The hearing will resume next Thursday at 6:30pm, when Nicole White of Symmetra will continue her presentation with new information and the benefit of consultation with DDOT to resolve remaining transportation and parking issues.

3 Comments

Filed under Uncategorized

3 responses to “Update on the Thursday Night’s Zoning Commission Hearing on Hine

  1. Kim Nead

    I attended this marathon session. I strongly encourage people to attend the meeting next Thursday. It is not too late to prepare written remarks and/or sign up to speak as a “witness.” I think the commissioners are truly interested in the community’s views. Don’t waste this chance to voice your concerns!

  2. Bobbi Krengel

    Me too, and I agree, Kim.
    But the commission has no idea which side people are on in a packed room, and the last thing they want to sit through is a long parade of witnesses. Better to be heard by writing a letter to the Zoning Commission.

    The staff is woefully behind on posting the letters to the online file, but they are being received and read by the commissioners, and can still be powerfully effective.
    I sent mine last Monday, when the posted exhibits were up to #170 (where they still are now), and when it still hadn’t appeared by Wednesday, I emailed to confirm receipt and was told it had been marked as exhibit # 214, so there are at least 44 exhibits not yet posted. And I know for a fact that several letters were sent after mine, so we may soon be achieving a total equal to the +/- 113 from SEB shills.
    IF they are in PDF format they may be emailed to zcsubmissions@dc.gov. Or faxed to 727-6072.

    You can read the file at:
    http://app.dcoz.dc.gov/content/search/Search.aspx
    Create an account with an email address and a password. Use the “search by case” function and enter the case number: 11-24. Then you can save it to your “favorites” and find it again in your “dashboard”.
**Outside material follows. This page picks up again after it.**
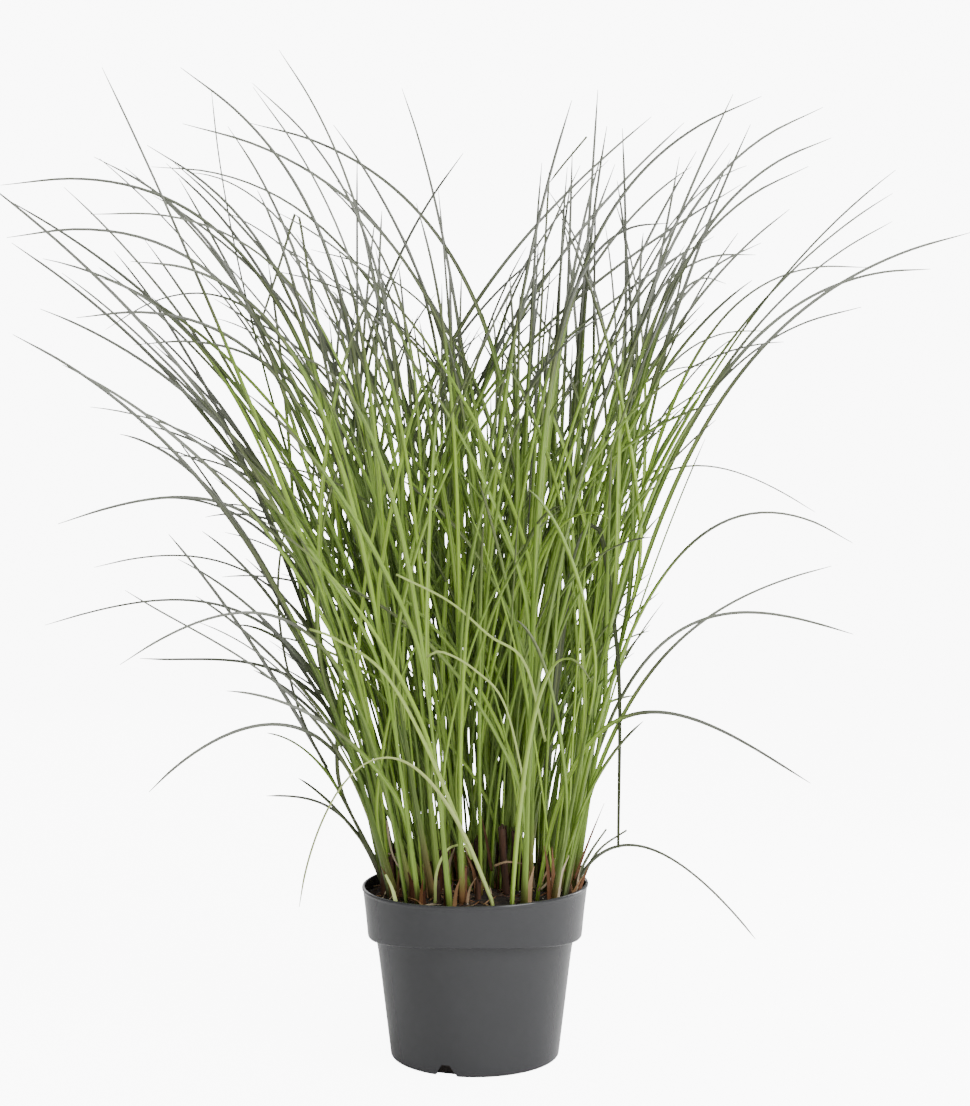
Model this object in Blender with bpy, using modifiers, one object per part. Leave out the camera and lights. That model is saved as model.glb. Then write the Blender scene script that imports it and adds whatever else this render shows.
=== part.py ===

    The bait-and-switch is resonating with the ZC. I have already sent my letter, but somebody should send the specs on the metastasis of the total square footage of the victor since being chosen:

    – Developer’s Best and Final Offer (March 2009): 401,648
    – LDDA Term Sheet: 405,793
    – Submission to HPRB February 2011: 427,530
    – PUD Submission (November 2011): 464,278

    The ZC is not bound by any of these agreements, including the RFP, LDDA, or MOA, and one of the commissioners even stated “We are not bound by the MOA”, but the background information is going to play a role in their evaluation of all the facts.
    All the reports are simply evidence used to predict impacts related to the consequences of choosing a particular designation.
    Don’t forget that the ZC’s only job is to pick the zoning designation, and the case has been presented as if there were only one option–the highest one that the developer wants– C2B– with OP rubberstamping, rather than being objective.
    The sage Peter May even questioned OP, asking whether there were other options, to which Jennifer Steingasser reluctantly coughed up a lower one and a still higher one, hoping nobody would notice that she still skipped over several lower options.
    Even though there is currently only one on the table–the one in the application–the ZC can pick any designation it wants, by motion and vote, to deny the application and pick another designation.
    This is what they did in 2005/2006 when we went before them for a zoning change on square 895, splitting the difference between what the neighborhood wanted and what OP proposed and choosing a compromise designation (which is why we built wiggle room into our requested designation of R4).
    Their guidance is supposed to be the Comprehensive Plan, so letters should refer to that. And the fact that whole neighborhood is R4 and C2A or CHC/C2A, and that the difference between C2B with PUD @ 90′ and a C2A with PUD @ 65′ is critical. It makes no sense to grant an inappropriately high zoning designation and then try to negotiate for voluntary lower limits as sort of an anti-PUD, the exact reverse of what the PUD process does.
    For more information, read the report by the professional, OBJECTIVE Urban Planner, George Oberlander, exhibit # 139 in the ZC file.
    Respectfully,
    Bobbi Krengel

  3. MJ

    Can this not just move forward already? There are some real honest-to-god problems in this city and this is not one of them. I think a via media has been successfully hashed out and this thing is ready to happen…finally.